Quantum-Chaotic Evolution Reproduced from Effective Integrable Trajectories

Classically integrable approximants are here constructed for a family of predominantly chaotic periodic systems by means of the Baker-Hausdorff-Campbell formula. We compare the evolving wave density and autocorrelation function for the corresponding exact quantum systems using semiclassical approximations based alternatively on the chaotic and on the integrable trajectories. It is found that the latter reproduce the quantum oscillations and provide superior approximations even when the initial coherent state is placed in a broad chaotic region. Time regimes are then accessed in which the propagation based on the system’s exact chaotic trajectories breaks down.

Figure 1

Exact (black dots) and effective (red lines) orbits for the coserf map calculated, respectively, via the iterative map (3) and the solutions of Eq. (8) with $\delta ={10}^{-2}$. Panel (a) uses $T=0.1$, for which the map displays solely regular trajectories, but for panel (b) we choose $T=0.6$ and a very large chaotic region is presented. Notice how the effective dynamics is simply an interpolation of the exact map for (a), but for (b) no apparent connection between effective and exact dynamics is seen except for the regular regions near the origin.

Figure 2

Classical propagation of the Wigner function of a coherent state initially centered at ($q=4$, $p=0$). The initial distribution is shown in the inset. The kicking strength is $T=0.6$, as in Fig. 1, and $\delta ={10}^{-2}$ in Tao’s algorithm. Chaotic propagation is shown in black, while its effective approximation is superposed in light red.

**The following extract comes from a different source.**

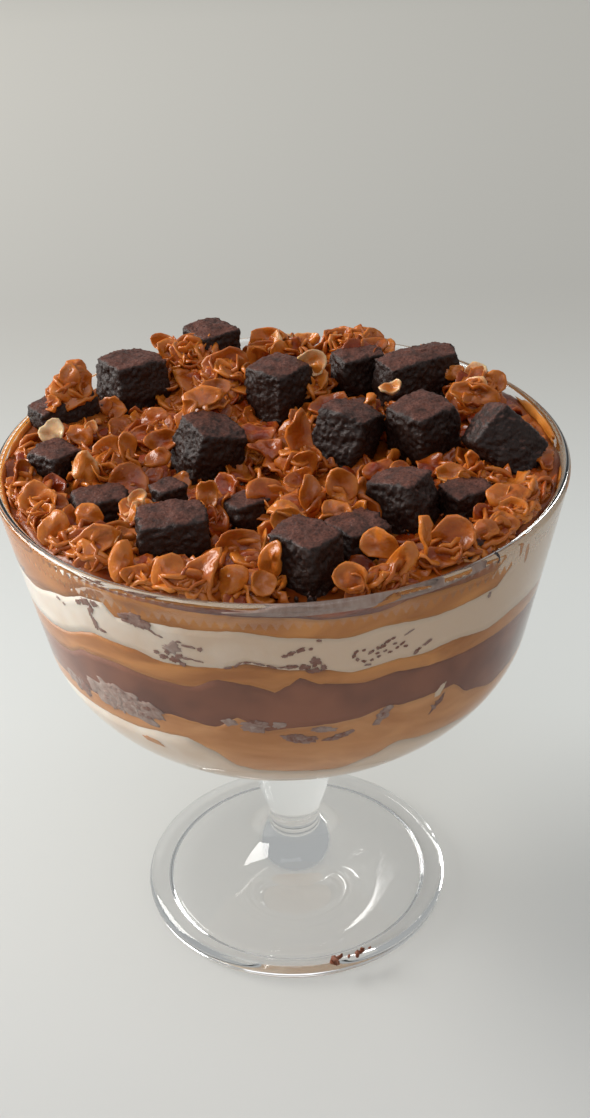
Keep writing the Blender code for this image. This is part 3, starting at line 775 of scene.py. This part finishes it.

Panel (a) depicts evolution for $N=38$ in Eq. (3), while for panel (b) $N=87$.

Figure 3

Wave densities for the time evolution of the coherent state (4) obtained via the Herman-Kluk propagation (14) and the quantum map (5) for $T=0.6$. The exact quantum result is displayed as a solid black line, while the semiclassical propagations using effective and chaotic trajectories are shown in solid red and dashed gray lines, respectively. We take $\hslash =1$ and, as in Fig. 2, $\delta ={10}^{-2}$, (a) $N=38$ and (b) $N=87$.

Figure 4

(a) Autocorrelation for the quantum propagation (solid black) and its semiclassical approximations, obtained from the effective (solid red) and the chaotic (dashed gray) trajectories. Although $N$ is discrete, we connect the points for ease of visualization. The parameters are the same as in Fig. 2, and the Ehrenfest time ${\tau }_E$ is near $N=20$. (b) The discrete Fourier transform of the autocorrelation has peaks at the coserf map’s eigenphases, expressed here in the units of the effective system’s eigenenergies.